Request »
Read through the entries below and return each line with the word "Blender".
--- start of Material for the task ---
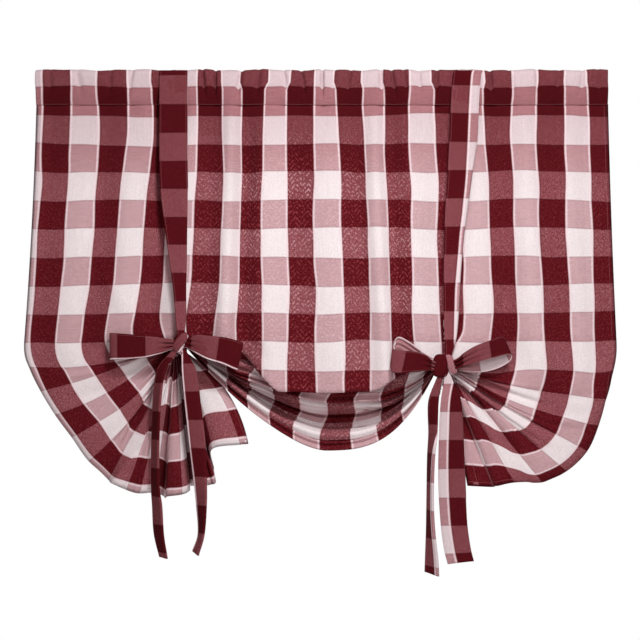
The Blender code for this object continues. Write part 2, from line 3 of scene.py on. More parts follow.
--- end of Material for the task ---
--- start of Material for the task ---
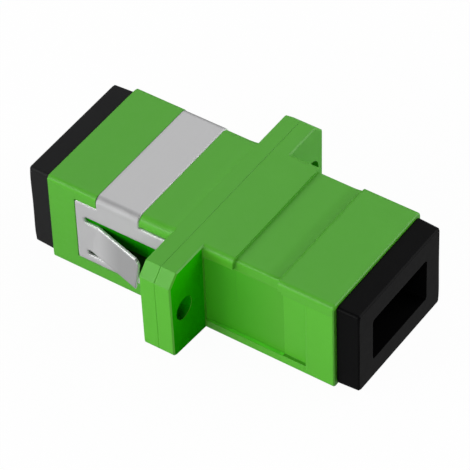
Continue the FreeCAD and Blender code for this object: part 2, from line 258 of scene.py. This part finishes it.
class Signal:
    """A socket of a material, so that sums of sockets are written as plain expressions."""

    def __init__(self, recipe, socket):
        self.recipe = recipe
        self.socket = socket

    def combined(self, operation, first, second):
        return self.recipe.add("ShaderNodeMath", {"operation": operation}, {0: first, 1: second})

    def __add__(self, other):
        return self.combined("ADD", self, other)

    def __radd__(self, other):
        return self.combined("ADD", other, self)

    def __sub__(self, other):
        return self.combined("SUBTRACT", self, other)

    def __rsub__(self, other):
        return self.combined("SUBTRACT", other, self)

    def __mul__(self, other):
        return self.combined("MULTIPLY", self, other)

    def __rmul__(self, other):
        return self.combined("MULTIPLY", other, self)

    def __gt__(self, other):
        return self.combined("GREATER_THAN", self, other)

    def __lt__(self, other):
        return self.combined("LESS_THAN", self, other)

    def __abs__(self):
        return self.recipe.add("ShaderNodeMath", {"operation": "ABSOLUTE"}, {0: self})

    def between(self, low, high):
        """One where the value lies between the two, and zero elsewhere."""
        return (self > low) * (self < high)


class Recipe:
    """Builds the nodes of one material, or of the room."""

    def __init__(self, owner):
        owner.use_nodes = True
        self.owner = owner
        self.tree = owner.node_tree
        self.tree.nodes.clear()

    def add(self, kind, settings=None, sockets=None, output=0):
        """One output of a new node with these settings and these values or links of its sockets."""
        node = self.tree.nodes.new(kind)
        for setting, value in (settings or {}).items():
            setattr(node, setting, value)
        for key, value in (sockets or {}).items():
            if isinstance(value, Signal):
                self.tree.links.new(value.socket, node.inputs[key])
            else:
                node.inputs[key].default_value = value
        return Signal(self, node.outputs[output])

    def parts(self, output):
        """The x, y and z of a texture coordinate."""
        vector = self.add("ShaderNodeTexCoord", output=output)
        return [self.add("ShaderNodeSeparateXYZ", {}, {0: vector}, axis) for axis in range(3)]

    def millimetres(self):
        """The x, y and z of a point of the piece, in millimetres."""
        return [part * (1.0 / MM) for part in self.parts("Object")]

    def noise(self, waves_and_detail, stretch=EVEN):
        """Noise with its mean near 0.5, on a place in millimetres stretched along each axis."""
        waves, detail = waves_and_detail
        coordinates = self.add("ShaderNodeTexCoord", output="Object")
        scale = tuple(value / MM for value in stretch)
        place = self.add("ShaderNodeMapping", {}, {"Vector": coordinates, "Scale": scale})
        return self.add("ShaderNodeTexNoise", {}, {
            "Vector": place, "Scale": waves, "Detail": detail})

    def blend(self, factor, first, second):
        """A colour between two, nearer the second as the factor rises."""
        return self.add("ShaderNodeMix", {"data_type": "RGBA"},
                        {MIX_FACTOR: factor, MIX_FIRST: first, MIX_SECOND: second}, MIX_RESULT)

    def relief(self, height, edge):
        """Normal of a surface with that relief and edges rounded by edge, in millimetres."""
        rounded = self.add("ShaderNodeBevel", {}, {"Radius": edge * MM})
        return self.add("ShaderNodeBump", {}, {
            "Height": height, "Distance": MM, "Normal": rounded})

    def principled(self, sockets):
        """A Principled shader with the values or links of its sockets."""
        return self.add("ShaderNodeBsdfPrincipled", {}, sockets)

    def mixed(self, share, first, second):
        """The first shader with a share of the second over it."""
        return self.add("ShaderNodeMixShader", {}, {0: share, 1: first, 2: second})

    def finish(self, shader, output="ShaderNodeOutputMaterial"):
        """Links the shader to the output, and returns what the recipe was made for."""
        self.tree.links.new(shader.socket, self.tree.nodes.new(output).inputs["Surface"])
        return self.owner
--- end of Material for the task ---
Solution »
The Blender code for this object continues. Write part 2, from line 3 of scene.py on. More parts follow.
Continue the FreeCAD and Blender code for this object: part 2, from line 258 of scene.py. This part finishes it.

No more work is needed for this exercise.